Sur le long terme, le réseau VELYGER, a permis de cerner depuis 10 ans les grandes causes de variations du recrutement de l'huître creuse en France. Elles sont rappelées brièvement ici : 

- Pour la Rade de Brest (mais aussi la Baie de Vilaine), le facteur limitant du recrutement réside principalement dans la température estivale, une température de l’eau supérieure à 21°C en août assure un recrutement fort.

- Pour la Baie de Bourgneuf, ce constat est aussi valable, mais ce site présente en outre des temps de

résidence des masses d’eau assez courts, ce qui augmente les risques de dispersion larvaire et de faible recrutement en cas de conditions hydroclimatiques défavorables.

- A l’inverse, les Pertuis Charentais, et surtout le secteur Charente, bénéficie d’une circulation hydrodynamique favorable à la rétention des larves et le recrutement y est généralement modéré. Les bancs sauvages situés en amont, plus au nord, sont à préserver.

- Pour le Bassin d’Arcachon, la fécondité plus restreinte, le décalage progressif de la date de ponte, une évolution dans la localisation des bancs de géniteurs, des pressions anthropiques accrues font partie des causes avancées pour expliquer l'augmentation de la variabilité du recrutement. Dans cette configuration actuelle, seuls les étés chaud garantissent un bon recrutement.

- Pour la Lagune de Thau, bien que la fécondité soit faible (en lien avec une faible concentration en phytoplancton), les températures estivales et les temps de résidence des masses d’eau très élevés garantissent de très fortes abondances larvaires. Le succès du recrutement reste lié, dans cet écosystème sans marée, à l’optimisation des pratiques zootechniques nécessairement spécifiques.

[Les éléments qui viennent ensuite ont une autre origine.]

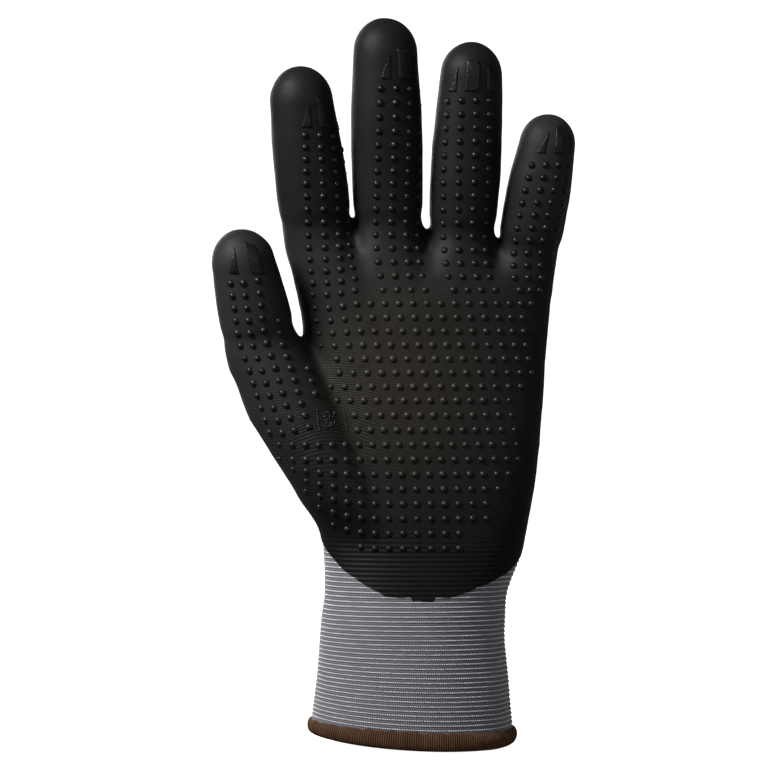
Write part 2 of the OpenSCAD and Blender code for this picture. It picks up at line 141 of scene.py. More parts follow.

Enfin, concernant le développement de nouveaux descripteurs écophysiologiques, un effort particulier cette année a été poursuivi pour suivre la température dans l'huître et à sa proximité immédiate sur l'estran. Ce développement technologique continuera dans les années à venir afin de mieux étudier la tolérance thermique de cette espèce remarquable d'estran.